**Written exercise:** Copy the data exactly from the line that contains "for node in" through the line that contains "FOOT_KEPT = 1.1", keeping both end lines and leaving out everything else.

**Rows from a dataset:**

_ _ _

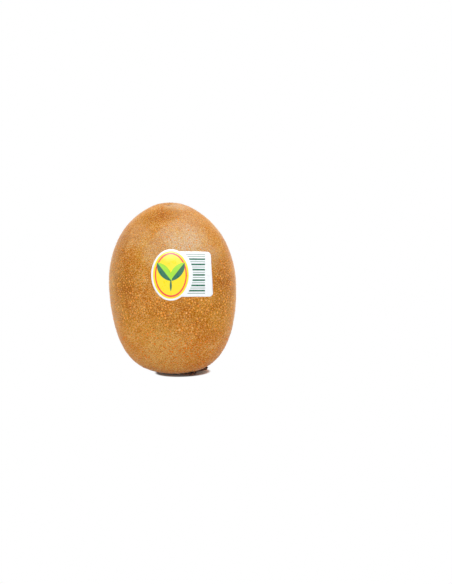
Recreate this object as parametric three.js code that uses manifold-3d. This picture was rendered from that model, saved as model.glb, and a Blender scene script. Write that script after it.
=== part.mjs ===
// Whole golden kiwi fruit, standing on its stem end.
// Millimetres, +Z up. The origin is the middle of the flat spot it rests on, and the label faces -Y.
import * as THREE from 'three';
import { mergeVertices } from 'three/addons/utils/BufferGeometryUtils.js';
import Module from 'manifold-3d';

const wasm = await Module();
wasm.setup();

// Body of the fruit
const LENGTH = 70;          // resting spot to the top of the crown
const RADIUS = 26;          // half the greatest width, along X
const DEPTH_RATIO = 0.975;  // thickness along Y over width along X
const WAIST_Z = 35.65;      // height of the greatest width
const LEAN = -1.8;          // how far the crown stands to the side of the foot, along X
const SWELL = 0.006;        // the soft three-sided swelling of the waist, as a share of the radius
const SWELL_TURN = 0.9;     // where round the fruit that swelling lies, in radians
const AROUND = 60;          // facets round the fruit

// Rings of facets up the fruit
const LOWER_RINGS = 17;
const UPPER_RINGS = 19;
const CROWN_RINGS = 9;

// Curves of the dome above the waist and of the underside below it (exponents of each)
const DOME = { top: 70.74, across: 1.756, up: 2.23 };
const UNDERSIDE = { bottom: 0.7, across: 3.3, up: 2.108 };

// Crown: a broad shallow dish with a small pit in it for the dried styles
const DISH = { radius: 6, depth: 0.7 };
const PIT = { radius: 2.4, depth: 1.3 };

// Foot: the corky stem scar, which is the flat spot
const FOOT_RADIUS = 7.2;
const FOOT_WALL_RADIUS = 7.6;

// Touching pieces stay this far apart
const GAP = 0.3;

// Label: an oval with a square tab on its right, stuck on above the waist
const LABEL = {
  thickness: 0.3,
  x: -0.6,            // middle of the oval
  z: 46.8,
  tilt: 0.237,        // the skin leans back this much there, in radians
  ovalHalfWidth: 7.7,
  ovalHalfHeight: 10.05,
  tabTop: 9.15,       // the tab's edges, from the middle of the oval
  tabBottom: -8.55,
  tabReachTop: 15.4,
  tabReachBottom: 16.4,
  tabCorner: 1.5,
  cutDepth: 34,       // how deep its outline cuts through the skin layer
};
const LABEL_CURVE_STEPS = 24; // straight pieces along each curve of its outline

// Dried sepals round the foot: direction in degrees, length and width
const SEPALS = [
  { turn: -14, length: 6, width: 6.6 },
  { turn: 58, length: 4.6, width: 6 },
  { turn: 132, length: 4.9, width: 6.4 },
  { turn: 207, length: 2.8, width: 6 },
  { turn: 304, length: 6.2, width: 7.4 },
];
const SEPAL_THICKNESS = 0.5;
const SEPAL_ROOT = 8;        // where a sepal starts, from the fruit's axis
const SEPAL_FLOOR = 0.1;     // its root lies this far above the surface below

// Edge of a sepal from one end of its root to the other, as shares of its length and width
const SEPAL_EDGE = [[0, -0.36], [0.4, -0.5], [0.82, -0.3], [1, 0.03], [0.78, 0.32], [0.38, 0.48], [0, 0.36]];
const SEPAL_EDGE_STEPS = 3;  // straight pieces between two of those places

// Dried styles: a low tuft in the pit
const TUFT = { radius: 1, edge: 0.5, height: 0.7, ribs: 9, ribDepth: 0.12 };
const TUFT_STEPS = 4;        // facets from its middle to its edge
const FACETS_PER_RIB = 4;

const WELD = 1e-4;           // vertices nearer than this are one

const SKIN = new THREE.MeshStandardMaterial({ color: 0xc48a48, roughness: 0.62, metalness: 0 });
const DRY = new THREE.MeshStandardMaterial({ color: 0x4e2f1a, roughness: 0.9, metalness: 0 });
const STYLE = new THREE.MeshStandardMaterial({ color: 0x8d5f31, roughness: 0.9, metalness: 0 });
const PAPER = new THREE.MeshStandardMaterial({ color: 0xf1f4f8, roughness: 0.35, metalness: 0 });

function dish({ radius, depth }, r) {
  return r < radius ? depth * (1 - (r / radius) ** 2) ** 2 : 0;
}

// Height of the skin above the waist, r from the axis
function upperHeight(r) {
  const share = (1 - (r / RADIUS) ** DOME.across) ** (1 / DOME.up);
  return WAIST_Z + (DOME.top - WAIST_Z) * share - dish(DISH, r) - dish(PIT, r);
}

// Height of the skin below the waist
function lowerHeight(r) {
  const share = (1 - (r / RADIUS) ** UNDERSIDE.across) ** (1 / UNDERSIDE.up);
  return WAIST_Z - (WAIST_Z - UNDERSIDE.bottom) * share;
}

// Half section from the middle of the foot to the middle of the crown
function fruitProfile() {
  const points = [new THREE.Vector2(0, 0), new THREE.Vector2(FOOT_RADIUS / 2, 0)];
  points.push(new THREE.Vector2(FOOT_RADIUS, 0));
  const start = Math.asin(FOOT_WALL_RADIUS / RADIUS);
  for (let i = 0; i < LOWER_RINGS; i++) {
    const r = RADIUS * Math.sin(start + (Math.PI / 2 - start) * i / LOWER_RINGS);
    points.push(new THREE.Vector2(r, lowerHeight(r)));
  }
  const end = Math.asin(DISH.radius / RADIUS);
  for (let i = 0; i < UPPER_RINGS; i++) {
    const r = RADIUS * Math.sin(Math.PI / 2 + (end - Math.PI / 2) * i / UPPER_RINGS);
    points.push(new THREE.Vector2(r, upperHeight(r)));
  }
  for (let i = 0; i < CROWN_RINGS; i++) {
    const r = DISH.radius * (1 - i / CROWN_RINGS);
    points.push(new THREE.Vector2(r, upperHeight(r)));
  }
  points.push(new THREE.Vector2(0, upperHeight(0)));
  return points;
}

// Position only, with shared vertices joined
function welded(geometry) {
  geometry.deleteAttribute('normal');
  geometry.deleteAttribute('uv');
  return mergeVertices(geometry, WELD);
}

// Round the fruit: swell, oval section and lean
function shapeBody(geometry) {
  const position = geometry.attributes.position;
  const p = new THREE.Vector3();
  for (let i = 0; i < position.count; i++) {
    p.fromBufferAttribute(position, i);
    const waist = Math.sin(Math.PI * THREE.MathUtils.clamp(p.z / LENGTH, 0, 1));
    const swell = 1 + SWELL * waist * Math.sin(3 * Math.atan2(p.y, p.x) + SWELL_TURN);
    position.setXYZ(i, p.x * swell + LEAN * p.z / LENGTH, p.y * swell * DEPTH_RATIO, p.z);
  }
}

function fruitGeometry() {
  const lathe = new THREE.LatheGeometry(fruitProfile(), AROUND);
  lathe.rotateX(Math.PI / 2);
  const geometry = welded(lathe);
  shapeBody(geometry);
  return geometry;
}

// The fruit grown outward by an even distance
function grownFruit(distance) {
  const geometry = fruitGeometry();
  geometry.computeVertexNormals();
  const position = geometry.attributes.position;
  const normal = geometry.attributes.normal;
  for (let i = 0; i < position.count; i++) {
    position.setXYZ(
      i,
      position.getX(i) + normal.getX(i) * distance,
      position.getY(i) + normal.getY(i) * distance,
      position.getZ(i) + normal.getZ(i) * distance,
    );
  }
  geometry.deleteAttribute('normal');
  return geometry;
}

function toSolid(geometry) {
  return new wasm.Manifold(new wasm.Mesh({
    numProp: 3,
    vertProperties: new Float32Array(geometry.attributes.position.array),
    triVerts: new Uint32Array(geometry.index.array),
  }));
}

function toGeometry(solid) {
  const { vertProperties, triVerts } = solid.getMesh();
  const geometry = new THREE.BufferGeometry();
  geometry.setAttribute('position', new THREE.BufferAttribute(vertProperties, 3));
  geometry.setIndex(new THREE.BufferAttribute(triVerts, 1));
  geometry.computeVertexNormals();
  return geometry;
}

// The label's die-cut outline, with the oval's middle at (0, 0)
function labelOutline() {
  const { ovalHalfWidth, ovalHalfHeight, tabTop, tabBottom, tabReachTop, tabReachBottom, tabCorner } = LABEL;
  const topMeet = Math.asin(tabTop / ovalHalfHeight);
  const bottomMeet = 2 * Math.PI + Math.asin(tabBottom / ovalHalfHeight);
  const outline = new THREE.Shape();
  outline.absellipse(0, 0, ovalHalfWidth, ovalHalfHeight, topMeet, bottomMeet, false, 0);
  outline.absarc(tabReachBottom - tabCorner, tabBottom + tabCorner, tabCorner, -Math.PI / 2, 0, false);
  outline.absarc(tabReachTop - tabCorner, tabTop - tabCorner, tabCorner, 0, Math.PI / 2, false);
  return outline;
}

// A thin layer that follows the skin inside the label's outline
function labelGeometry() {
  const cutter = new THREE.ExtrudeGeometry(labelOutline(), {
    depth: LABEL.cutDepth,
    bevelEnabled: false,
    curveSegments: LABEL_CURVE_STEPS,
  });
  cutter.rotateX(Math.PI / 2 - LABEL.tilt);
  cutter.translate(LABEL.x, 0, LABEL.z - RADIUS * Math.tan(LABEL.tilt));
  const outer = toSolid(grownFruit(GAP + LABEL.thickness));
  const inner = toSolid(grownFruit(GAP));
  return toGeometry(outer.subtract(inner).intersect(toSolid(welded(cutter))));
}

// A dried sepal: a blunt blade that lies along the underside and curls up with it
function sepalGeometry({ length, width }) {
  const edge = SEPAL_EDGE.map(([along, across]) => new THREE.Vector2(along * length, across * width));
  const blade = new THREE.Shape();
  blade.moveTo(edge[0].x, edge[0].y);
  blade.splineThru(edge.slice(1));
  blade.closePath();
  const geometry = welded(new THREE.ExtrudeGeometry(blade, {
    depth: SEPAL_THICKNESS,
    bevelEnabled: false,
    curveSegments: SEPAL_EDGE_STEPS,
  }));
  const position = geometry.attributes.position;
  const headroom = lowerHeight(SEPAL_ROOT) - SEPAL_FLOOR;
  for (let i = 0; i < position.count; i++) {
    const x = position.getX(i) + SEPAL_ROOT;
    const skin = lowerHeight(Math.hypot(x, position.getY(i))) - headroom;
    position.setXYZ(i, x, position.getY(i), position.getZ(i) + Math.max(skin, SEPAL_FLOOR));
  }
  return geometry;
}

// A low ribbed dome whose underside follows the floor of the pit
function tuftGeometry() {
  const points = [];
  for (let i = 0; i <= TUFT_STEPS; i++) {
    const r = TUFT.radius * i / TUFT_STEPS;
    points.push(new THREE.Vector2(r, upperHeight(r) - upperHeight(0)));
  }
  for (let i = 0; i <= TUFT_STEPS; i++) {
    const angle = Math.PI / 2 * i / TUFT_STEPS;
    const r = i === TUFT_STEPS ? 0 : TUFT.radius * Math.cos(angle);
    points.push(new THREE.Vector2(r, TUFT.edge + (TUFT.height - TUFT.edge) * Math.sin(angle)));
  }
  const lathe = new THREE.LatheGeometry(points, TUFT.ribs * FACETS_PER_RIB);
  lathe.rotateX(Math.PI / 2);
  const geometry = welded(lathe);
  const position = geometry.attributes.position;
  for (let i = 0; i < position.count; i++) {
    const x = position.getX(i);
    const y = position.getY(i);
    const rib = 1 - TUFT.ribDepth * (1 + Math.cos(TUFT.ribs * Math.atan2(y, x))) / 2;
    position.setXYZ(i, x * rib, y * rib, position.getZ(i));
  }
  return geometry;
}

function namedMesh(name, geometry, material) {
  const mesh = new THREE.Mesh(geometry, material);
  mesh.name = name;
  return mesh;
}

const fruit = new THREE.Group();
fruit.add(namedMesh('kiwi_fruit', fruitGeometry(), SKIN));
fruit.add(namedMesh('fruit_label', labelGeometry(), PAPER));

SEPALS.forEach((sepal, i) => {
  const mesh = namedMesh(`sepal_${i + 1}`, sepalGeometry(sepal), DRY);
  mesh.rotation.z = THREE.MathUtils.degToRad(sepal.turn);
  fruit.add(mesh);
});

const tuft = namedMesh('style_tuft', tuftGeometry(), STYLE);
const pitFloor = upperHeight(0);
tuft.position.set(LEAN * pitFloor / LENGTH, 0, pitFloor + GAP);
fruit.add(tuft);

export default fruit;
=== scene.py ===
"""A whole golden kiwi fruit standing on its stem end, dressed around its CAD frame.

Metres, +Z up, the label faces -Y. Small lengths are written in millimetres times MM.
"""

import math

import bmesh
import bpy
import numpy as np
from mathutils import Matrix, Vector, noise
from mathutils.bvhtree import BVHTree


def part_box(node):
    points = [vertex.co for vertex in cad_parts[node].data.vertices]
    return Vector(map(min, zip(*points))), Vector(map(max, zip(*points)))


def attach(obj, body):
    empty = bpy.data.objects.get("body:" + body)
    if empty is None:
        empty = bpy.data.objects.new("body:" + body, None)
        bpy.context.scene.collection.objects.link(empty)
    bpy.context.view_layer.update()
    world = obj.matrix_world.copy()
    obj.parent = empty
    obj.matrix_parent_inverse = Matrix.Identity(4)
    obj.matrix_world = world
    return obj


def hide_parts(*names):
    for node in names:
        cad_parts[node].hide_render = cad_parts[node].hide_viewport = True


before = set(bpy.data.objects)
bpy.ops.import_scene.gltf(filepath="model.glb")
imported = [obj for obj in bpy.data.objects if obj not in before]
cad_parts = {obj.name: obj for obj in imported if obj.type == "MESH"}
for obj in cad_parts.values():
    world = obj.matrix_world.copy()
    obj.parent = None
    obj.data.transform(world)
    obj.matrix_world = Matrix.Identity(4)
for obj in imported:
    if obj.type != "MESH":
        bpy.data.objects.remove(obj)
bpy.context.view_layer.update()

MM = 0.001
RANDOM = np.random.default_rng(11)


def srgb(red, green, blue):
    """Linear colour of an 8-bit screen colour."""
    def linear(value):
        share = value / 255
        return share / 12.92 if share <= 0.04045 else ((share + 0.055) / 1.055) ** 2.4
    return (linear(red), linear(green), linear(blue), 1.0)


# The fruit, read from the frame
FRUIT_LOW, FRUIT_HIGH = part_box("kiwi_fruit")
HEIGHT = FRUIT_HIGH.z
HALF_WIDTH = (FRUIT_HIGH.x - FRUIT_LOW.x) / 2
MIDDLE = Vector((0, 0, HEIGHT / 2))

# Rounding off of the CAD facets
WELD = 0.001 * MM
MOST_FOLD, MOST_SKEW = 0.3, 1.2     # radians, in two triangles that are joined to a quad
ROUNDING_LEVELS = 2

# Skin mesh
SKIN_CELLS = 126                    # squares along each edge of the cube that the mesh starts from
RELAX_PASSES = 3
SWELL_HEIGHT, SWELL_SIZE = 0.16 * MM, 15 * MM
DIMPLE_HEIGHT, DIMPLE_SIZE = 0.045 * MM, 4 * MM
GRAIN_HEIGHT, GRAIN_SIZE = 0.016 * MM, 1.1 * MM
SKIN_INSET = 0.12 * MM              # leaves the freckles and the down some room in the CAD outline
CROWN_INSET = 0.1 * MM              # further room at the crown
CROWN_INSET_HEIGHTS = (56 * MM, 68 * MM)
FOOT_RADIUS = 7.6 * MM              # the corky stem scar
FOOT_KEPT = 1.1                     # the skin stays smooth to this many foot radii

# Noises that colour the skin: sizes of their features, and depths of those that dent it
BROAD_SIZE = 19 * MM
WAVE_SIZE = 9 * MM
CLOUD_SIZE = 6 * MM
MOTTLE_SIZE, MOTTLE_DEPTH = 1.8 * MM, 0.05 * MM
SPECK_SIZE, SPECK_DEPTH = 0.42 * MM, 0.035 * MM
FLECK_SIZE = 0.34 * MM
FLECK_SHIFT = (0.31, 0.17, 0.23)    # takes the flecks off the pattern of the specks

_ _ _

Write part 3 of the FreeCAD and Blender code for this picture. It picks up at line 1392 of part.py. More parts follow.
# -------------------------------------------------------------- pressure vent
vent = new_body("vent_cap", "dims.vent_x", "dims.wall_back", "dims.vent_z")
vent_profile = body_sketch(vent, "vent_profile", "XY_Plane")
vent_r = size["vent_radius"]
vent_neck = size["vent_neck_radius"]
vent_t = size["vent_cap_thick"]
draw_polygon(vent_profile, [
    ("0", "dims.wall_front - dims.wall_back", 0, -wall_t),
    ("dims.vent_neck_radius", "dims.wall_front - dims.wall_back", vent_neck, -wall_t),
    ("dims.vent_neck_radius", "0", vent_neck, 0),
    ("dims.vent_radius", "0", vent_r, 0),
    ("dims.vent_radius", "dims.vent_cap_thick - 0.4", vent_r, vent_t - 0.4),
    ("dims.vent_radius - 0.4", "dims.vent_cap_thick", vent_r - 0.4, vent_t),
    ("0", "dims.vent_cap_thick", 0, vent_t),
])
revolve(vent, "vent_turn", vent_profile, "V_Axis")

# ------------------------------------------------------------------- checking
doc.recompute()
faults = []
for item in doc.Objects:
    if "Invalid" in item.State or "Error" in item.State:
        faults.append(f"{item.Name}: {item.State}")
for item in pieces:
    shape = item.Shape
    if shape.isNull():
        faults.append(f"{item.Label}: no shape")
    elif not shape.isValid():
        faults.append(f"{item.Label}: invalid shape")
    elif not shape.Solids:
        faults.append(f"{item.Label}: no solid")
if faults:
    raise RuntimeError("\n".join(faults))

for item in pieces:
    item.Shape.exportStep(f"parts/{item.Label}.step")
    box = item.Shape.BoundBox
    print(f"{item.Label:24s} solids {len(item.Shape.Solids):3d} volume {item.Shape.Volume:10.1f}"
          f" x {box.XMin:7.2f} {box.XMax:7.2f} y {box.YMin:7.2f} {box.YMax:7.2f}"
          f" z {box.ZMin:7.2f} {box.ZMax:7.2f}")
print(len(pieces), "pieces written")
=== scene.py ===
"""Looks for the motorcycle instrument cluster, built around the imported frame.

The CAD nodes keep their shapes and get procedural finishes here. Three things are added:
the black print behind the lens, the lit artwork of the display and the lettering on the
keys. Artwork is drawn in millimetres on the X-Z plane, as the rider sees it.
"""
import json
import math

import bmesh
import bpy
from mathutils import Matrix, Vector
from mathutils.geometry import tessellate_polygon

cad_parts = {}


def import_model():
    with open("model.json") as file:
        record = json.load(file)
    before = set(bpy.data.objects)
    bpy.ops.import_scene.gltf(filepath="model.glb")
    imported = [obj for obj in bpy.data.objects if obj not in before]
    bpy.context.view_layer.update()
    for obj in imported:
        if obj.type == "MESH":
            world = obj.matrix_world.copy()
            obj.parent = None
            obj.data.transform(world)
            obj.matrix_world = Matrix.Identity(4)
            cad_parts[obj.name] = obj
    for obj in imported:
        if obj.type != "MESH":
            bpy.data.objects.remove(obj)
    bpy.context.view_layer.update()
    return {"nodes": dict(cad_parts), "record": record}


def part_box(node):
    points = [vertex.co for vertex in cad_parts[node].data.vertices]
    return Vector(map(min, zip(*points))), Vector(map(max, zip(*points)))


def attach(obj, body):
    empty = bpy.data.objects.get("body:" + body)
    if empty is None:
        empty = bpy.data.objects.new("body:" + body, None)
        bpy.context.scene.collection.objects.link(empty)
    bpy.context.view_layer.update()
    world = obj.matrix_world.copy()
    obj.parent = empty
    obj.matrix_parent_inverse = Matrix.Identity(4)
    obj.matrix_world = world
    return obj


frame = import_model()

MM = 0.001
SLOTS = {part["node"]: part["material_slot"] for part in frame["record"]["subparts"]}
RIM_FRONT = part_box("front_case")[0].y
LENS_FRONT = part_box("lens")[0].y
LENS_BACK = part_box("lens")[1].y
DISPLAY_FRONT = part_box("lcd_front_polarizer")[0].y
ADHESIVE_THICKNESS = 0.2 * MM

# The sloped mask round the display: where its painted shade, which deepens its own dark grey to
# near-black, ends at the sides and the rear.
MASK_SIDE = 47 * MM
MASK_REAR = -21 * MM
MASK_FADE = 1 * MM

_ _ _

**Solution to this problem:**
    for node in names:
        cad_parts[node].hide_render = cad_parts[node].hide_viewport = True


before = set(bpy.data.objects)
bpy.ops.import_scene.gltf(filepath="model.glb")
imported = [obj for obj in bpy.data.objects if obj not in before]
cad_parts = {obj.name: obj for obj in imported if obj.type == "MESH"}
for obj in cad_parts.values():
    world = obj.matrix_world.copy()
    obj.parent = None
    obj.data.transform(world)
    obj.matrix_world = Matrix.Identity(4)
for obj in imported:
    if obj.type != "MESH":
        bpy.data.objects.remove(obj)
bpy.context.view_layer.update()

MM = 0.001
RANDOM = np.random.default_rng(11)


def srgb(red, green, blue):
    """Linear colour of an 8-bit screen colour."""
    def linear(value):
        share = value / 255
        return share / 12.92 if share <= 0.04045 else ((share + 0.055) / 1.055) ** 2.4
    return (linear(red), linear(green), linear(blue), 1.0)


# The fruit, read from the frame
FRUIT_LOW, FRUIT_HIGH = part_box("kiwi_fruit")
HEIGHT = FRUIT_HIGH.z
HALF_WIDTH = (FRUIT_HIGH.x - FRUIT_LOW.x) / 2
MIDDLE = Vector((0, 0, HEIGHT / 2))

# Rounding off of the CAD facets
WELD = 0.001 * MM
MOST_FOLD, MOST_SKEW = 0.3, 1.2     # radians, in two triangles that are joined to a quad
ROUNDING_LEVELS = 2

# Skin mesh
SKIN_CELLS = 126                    # squares along each edge of the cube that the mesh starts from
RELAX_PASSES = 3
SWELL_HEIGHT, SWELL_SIZE = 0.16 * MM, 15 * MM
DIMPLE_HEIGHT, DIMPLE_SIZE = 0.045 * MM, 4 * MM
GRAIN_HEIGHT, GRAIN_SIZE = 0.016 * MM, 1.1 * MM
SKIN_INSET = 0.12 * MM              # leaves the freckles and the down some room in the CAD outline
CROWN_INSET = 0.1 * MM              # further room at the crown
CROWN_INSET_HEIGHTS = (56 * MM, 68 * MM)
FOOT_RADIUS = 7.6 * MM              # the corky stem scar
FOOT_KEPT = 1.1                     # the skin stays smooth to this many foot radii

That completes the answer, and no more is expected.